To mitigate that, the company is configuring Copilot to respect existing Microsoft 365 permissions and is turning off certain “productivity monitoring” features that could create a surveillance-like atmosphere. Employees will also have clear visibility into when and how their interactions with Copilot are logged for quality improvement.

Industry context: the financial services AI race heats up

Legal & General’s announcement comes amid a flurry of similar moves by competitors. Swiss Re recently disclosed a 15,000-seat Copilot deal, while Allianz has been building custom AI assistants on Azure OpenAI. Banks like HSBC and Standard Chartered are also ramping up internal AI deployments, though most remain shy of announcing specific user numbers.

What sets the Legal & General deal apart is the tight integration of Copilot with Azure modernization. Many firms dip their toes into generative AI by piloting Copilot, but far fewer tie it directly to a broader cloud and data platform transformation. Legal & General appears to be treating the two as part of a unified architecture, which analysts say could yield higher returns over time by reducing technical debt and enabling richer data flows into AI models.

“It’s the Copilot plus Azure play that is really interesting,” said a principal analyst at a major IT research firm. “If you’re just adding Copilot to legacy desktops without modernizing the underlying data estate, you’re leaving a lot of value on the table. Legal & General seems to get that.”

The agreement also reinforces Microsoft’s growing grip on financial services AI. Microsoft has been aggressively courting insurers and banks with its “AI-first” narrative, and the Legal & General deal will likely be cited in future sales conversations as proof that large, regulated firms can run generative AI at scale—and do so responsibly.

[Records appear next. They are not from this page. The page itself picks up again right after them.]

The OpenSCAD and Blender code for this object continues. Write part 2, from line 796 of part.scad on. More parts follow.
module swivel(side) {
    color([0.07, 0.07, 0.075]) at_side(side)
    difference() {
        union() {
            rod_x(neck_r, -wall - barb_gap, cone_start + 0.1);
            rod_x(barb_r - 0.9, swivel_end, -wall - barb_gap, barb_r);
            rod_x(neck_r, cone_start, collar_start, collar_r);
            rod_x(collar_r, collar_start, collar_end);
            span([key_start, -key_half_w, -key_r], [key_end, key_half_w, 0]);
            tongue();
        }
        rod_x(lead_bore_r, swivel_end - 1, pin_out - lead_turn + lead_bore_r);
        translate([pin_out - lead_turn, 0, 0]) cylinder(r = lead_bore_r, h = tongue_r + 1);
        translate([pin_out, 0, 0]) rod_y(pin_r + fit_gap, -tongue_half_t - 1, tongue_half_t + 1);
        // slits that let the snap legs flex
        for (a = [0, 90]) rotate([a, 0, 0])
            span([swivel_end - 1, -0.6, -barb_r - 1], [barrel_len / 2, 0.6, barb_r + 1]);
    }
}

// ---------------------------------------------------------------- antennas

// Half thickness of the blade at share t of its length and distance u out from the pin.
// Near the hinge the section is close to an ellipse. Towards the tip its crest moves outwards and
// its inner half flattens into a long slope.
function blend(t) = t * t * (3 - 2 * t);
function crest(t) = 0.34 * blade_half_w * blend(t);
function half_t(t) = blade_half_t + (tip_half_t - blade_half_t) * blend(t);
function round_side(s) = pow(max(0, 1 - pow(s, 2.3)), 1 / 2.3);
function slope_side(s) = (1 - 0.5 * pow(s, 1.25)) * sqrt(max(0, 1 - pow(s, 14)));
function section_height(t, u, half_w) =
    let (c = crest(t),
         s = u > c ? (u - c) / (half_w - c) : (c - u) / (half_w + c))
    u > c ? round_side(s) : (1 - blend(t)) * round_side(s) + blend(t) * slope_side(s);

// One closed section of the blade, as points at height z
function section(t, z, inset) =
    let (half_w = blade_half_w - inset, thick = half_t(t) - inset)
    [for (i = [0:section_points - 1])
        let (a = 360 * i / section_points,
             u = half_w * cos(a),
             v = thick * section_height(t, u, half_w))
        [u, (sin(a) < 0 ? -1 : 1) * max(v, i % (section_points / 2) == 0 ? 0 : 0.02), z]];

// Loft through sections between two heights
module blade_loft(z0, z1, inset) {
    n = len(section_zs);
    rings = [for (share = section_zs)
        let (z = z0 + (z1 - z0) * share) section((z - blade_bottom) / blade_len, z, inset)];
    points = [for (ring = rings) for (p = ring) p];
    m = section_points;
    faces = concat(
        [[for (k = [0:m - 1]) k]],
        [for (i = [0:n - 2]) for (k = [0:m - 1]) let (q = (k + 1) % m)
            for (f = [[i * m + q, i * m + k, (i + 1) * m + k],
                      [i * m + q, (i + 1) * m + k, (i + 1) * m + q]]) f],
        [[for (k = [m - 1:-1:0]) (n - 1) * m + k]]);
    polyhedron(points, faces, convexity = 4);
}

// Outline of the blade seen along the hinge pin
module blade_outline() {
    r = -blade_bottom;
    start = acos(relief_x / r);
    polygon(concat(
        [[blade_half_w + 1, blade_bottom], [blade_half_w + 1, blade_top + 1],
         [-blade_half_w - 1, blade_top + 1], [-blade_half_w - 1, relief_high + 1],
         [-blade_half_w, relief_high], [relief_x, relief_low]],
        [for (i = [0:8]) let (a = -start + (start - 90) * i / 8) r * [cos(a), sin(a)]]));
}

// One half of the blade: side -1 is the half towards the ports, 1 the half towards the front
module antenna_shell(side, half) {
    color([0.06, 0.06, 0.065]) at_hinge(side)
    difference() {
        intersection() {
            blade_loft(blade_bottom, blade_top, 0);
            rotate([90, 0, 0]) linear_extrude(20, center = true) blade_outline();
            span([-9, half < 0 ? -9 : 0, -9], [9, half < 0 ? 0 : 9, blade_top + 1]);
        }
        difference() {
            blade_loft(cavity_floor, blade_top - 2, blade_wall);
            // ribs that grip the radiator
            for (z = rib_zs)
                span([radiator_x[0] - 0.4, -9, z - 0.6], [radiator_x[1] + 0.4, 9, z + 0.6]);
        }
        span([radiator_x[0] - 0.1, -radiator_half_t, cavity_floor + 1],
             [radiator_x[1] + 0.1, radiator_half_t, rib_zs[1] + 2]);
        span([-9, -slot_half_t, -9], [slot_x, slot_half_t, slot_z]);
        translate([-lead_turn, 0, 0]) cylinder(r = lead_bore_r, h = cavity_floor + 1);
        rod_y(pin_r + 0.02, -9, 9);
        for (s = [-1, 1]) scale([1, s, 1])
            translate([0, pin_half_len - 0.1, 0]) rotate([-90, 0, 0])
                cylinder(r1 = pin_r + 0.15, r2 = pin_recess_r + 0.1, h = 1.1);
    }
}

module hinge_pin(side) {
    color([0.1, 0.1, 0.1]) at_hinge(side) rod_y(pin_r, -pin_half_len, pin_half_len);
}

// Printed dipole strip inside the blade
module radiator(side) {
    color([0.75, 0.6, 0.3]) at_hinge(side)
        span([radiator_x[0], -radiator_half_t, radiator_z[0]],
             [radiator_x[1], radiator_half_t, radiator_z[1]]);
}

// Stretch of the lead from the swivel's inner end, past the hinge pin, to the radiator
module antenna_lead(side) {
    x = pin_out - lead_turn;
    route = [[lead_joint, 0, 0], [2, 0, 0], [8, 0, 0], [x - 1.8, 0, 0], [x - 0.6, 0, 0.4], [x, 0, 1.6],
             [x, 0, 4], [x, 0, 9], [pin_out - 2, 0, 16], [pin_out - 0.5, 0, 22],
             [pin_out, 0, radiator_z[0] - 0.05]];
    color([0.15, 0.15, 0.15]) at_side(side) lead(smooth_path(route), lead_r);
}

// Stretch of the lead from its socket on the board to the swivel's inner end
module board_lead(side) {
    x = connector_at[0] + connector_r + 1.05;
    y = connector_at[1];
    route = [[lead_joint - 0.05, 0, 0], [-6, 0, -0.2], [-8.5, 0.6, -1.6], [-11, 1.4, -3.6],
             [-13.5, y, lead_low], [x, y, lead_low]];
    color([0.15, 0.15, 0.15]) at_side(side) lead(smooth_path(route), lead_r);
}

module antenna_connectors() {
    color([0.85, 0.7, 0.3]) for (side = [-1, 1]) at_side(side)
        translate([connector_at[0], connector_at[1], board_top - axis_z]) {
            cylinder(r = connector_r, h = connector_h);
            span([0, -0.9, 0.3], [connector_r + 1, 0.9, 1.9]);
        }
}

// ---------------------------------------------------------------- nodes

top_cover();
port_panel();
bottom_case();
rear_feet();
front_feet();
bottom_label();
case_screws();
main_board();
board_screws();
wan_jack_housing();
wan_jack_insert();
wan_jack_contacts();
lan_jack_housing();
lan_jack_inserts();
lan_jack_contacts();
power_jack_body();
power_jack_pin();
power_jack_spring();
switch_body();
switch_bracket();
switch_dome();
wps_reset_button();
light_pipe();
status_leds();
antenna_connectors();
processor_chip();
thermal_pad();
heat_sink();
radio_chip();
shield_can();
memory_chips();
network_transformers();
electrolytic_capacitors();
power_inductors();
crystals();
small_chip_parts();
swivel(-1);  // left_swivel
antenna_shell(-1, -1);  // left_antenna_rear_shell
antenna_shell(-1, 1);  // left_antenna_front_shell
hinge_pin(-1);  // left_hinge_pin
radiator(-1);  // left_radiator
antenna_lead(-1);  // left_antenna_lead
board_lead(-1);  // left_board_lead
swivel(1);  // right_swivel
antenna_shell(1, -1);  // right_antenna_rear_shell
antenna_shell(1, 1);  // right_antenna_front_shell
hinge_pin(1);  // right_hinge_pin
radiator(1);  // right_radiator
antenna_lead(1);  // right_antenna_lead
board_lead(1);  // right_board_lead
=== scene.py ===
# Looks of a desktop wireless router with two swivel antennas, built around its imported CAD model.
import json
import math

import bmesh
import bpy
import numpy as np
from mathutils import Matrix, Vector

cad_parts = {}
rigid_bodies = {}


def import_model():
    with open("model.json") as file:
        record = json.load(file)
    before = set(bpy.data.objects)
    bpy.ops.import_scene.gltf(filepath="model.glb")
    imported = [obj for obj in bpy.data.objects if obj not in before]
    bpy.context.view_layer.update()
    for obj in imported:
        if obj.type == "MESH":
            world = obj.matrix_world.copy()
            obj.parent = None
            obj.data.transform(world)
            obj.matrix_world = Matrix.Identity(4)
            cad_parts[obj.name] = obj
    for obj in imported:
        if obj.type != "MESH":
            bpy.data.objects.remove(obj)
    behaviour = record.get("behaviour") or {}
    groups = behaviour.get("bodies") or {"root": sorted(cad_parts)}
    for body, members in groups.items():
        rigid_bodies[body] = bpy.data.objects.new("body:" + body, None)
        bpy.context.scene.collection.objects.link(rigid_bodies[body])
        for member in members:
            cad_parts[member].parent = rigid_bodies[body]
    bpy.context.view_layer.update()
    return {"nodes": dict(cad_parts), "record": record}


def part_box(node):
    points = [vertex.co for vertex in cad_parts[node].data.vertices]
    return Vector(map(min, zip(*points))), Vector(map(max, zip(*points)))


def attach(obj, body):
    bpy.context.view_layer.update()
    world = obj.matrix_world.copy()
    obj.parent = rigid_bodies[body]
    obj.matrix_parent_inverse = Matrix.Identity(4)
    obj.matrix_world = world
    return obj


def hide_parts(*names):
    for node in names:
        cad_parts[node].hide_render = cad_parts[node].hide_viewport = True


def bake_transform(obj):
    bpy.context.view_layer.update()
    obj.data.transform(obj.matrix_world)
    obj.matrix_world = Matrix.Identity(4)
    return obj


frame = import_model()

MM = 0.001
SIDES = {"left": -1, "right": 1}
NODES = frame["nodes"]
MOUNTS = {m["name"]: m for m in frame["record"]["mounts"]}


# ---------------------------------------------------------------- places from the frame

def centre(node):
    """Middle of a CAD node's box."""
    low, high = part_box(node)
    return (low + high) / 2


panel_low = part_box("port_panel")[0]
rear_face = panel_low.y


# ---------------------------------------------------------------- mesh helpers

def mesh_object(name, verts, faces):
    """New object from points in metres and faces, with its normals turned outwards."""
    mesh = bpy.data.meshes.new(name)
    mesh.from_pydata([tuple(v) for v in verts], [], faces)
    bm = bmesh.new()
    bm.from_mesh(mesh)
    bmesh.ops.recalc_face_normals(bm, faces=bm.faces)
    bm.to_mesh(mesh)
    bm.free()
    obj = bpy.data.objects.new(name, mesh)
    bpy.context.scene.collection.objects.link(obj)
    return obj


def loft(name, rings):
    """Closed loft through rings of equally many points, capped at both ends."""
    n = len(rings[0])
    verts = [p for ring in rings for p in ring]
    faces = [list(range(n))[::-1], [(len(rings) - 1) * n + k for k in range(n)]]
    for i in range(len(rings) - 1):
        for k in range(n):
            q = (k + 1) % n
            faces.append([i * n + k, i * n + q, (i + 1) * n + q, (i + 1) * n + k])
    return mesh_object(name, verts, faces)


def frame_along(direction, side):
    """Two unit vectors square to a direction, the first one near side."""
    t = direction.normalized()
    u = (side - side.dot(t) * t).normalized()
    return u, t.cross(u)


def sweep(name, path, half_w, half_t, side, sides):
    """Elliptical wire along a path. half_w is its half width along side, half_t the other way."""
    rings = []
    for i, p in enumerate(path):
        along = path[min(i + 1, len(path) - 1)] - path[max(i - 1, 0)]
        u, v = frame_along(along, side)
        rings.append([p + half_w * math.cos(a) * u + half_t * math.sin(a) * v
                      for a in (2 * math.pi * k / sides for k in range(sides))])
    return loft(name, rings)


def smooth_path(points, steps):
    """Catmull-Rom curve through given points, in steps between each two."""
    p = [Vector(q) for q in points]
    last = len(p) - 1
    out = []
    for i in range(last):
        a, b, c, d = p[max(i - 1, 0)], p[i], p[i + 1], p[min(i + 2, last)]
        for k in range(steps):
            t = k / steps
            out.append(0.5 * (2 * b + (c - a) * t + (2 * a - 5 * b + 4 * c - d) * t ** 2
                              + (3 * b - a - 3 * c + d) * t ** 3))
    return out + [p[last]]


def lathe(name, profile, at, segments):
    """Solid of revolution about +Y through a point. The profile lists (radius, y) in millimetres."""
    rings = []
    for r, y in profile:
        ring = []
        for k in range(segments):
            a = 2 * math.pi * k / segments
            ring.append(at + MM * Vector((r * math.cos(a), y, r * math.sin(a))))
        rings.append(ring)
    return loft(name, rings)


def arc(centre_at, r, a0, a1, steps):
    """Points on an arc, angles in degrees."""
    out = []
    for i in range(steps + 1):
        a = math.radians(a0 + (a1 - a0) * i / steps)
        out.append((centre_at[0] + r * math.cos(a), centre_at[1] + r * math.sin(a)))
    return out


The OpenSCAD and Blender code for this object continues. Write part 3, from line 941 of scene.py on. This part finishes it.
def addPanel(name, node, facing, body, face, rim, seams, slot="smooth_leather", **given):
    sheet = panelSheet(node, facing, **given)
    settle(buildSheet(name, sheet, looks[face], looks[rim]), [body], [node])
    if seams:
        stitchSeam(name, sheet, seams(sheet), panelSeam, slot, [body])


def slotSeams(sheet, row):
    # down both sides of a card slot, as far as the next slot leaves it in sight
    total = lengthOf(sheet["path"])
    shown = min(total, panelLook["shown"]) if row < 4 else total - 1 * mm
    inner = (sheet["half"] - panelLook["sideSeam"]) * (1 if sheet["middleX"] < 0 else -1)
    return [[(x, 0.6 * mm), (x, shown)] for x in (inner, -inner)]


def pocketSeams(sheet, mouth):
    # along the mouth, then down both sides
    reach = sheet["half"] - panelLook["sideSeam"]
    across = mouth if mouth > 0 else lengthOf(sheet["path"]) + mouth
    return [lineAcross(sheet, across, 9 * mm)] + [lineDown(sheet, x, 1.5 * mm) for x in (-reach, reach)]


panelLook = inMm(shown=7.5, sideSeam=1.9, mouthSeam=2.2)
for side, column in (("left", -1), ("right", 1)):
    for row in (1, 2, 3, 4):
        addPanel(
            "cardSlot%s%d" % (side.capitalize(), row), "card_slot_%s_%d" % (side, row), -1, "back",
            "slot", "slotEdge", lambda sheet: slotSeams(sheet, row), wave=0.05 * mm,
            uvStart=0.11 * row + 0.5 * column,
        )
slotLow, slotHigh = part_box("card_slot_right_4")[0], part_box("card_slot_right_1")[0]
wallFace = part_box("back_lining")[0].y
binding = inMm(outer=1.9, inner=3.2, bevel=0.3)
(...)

Financial terms and partnership structure

Neither company disclosed the total contract value, but industry observers estimate that a 10,000-seat Copilot deal alone could be worth roughly £12 million to £15 million annually, based on Microsoft’s list price of $30 per user per month for Copilot for Microsoft 365, adjusted for enterprise discounts. The Azure consumption component is harder to estimate, but Legal & General’s existing Azure spend, combined with the migration of additional workloads, puts the total deal value comfortably in the £50 million to £70 million range over three years, according to one cloud economics expert.

Beyond the transaction, the agreement includes a shared innovation lab where Legal & General and Microsoft engineers will co-develop AI solutions tailored to insurance and retirement products. This lab will focus on areas like automated policy summarization, natural-language claims adjudication, and predictive longevity modeling—all areas where Legal & General sees a path to measurable business outcomes.

What’s next: milestones and metrics

Legal & General has set a series of measurable milestones for the three-year term. By the end of year one, the company expects all 10,000 Copilot users to be onboarded, with at least 70% actively using the assistant at least once per week. Azure migration targets call for 85% of targeted workloads to be running on Azure by the 18-month mark.

Business-level key performance indicators include a 15% reduction in average email processing time, a 20% improvement in first-pass contract accuracy, and a 10% acceleration in actuarial model refresh cycles. An internal steering committee will review progress quarterly, and the company plans to publish a public report on lessons learned at the midpoint of the agreement.

The financial services industry will be watching closely. If Legal & General can demonstrate tangible productivity gains without stumbling on compliance or workforce trust, it could serve as a blueprint for other insurers. If not, it may become a cautionary tale of ambition outpacing readiness. For now, the company is projecting confidence—and betting that Microsoft’s AI can help it outrun a rapidly evolving competitive landscape.